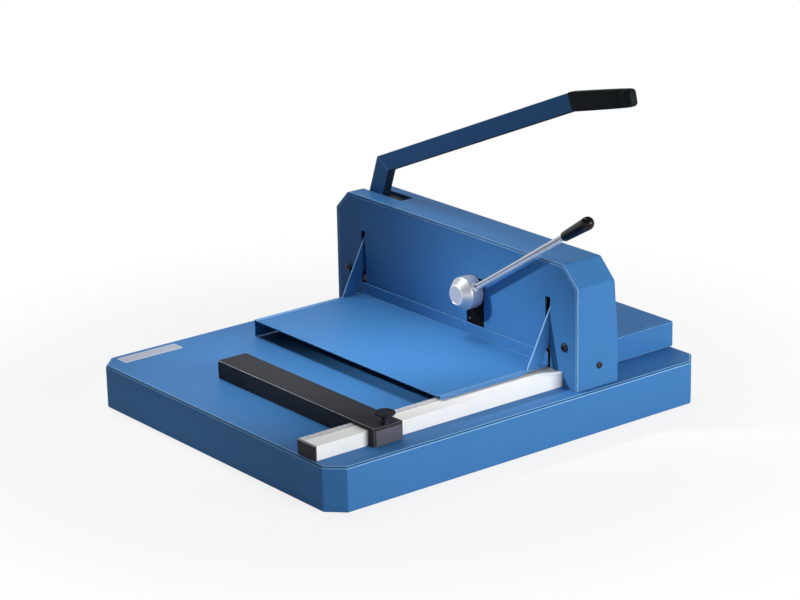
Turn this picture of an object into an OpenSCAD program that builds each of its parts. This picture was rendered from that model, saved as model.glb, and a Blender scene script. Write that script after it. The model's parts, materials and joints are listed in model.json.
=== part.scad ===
// Stack paper cutter: a folded steel table, a bridge that houses the blade and the clamp,
// a side lay with a sliding backstop, a swing-up guard in front and a hinged hood behind.
// Origin: centre of the footprint, on the surface that the machine stands on.
// +X is the operator's right, +Y points away from the operator, +Z is up. Millimetres.
// Heights whose names end in _h are measured up from the table, unless they say otherwise.

/* [Base] */
// Width of the base from side to side
base_w = 596; // [585:1:640]
// Depth of the base from front to back
base_d = 698; // [690:1:740]
// Height of the folded base housing
housing_h = 68; // [60:1:80]
// Length cut off each plan corner of the base
base_corner = 25; // [12:1:32]
// Outside radius of the fold round the table top
fold_r = 4; // [3:0.5:6]
// Thickness of the painted sheet steel
sheet = 2; // [1.5:0.1:2.4]
// Width of the housing's lower flange, which is folded inwards and stands on the bench
flange_w = 18; // [10:1:30]
// Thickness of the closing plate under the base
bottom_t = 1.5; // [1:0.1:3]
// Clearance between pieces that are assembled without a fit
gap = 0.2; // [0.1:0.05:0.4]

/* [Bridge] */
// Width of the bridge across its side covers
bridge_w = 576; // [572:1:580]
// Distance of the bridge's front face behind the origin
bridge_y = 106; // [100:1:112]
// Height of the bridge above the table
bridge_h = 188; // [186:0.5:194]
// Depth of the bridge at its foot
bridge_d = 78.5; // [76:0.5:90]
// How far the back of the bridge leans in towards the top
bridge_lean = 6.5; // [2:0.5:8]
// Height at which the back of the bridge starts to lean
lean_h = 67; // [66:1:90]
// Length cut off the two top corners of the bridge
bridge_corner = 31; // [26:1:34]
// Bend radius of the bridge cover
bend_r = 7; // [3:0.5:10]
// Gap between the cover's edge and the front plate
seam = 1.5; // [1.5:0.5:3]
// Thickness of the bridge's front plate
plate_t = 3; // [2.5:0.5:3]
// How far the cover's front edge stands proud of the front plate
cover_proud = 0.8; // [0.2:0.2:1.6]
// Height of the opening that the paper passes through
throat_h = 44; // [40:1:45]
// Thickness of the cast side uprights, front to back
upright_d = 26.5; // [26:0.5:27]
// Width of a side upright
upright_w = 53.5; // [50:0.5:53.5]
// Height of a side upright
upright_h = 150; // [140:1:154]
// Height of the foot at the back of an upright
upright_foot_h = 50; // [44:1:56]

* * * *

**Exercise requirements**
Set down, exactly as written, each line of the data from its opening line through the one containing "they say otherwise.". Output nothing more.

**The response**
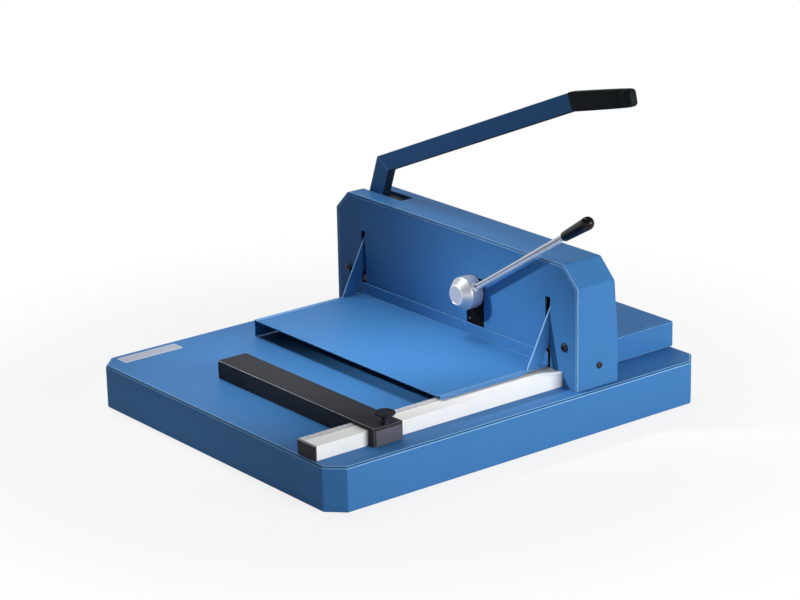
Turn this picture of an object into an OpenSCAD program that builds each of its parts. This picture was rendered from that model, saved as model.glb, and a Blender scene script. Write that script after it. The model's parts, materials and joints are listed in model.json.
=== part.scad ===
// Stack paper cutter: a folded steel table, a bridge that houses the blade and the clamp,
// a side lay with a sliding backstop, a swing-up guard in front and a hinged hood behind.
// Origin: centre of the footprint, on the surface that the machine stands on.
// +X is the operator's right, +Y points away from the operator, +Z is up. Millimetres.
// Heights whose names end in _h are measured up from the table, unless they say otherwise.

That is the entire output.